What this means for SME financing and planning

The practical upshot for UK SMEs and scale-ups is a financing environment that is tighter than expected six months ago but unlikely to get materially tighter from here, at least on the basis of Bailey's current assessment.

Three points stand out.

Refinancing costs have already moved

Any business with debt maturing in 2026 that had budgeted on the basis of a 3.75 per cent year-end Bank Rate needs to revisit those assumptions. The 75 basis points of cuts that were priced into swap markets at the start of the year have been removed. Fixed-rate products withdrawn by lenders earlier in the year are being reissued at higher rates. The shadow tightening Bailey described is not a future risk; it is a present reality.

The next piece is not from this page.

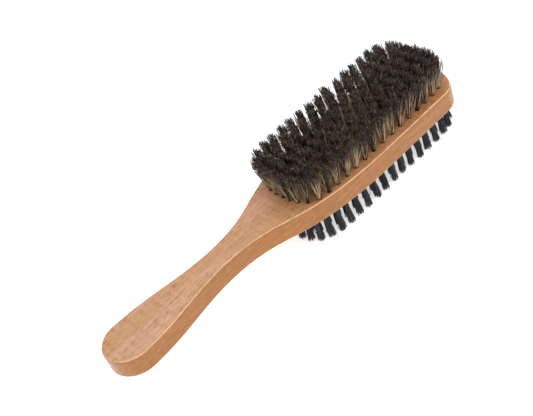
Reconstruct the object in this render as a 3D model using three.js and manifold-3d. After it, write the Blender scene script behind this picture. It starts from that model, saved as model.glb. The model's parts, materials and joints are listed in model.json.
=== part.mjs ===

Hiring conditions are loosening, but demand is softening

The combination of five per cent unemployment and a five-year low in vacancies means recruitment should, in theory, be easier and cheaper than it was 12 months ago. But the same data points suggest that consumer and business demand is weakening. Operators face a classic late-cycle tension: labour is more available, but the revenue to justify new hires may not be.

Energy costs remain the wildcard

Bailey's entire framework rests on the assumption that the energy shock does not persist long enough to overwhelm the labour market's dampening effect on second-round inflation. If the Strait of Hormuz remains closed beyond the current four-month mark, or if Brent crude rises further, that assumption will be tested. Businesses with significant energy exposure, whether direct or through supply chains, should be stress-testing margins against a range of oil-price scenarios.

The governor's speech in Reykjavík was, at its core, an argument for patience. The MPC has tightened without voting, the labour market is doing part of the Bank's work for it, and a formal rate rise may prove unnecessary. For operators, the message is less comforting than it sounds. Borrowing costs are higher than planned, demand is softening, and the one variable that could change everything, the price of energy, remains outside anyone's control.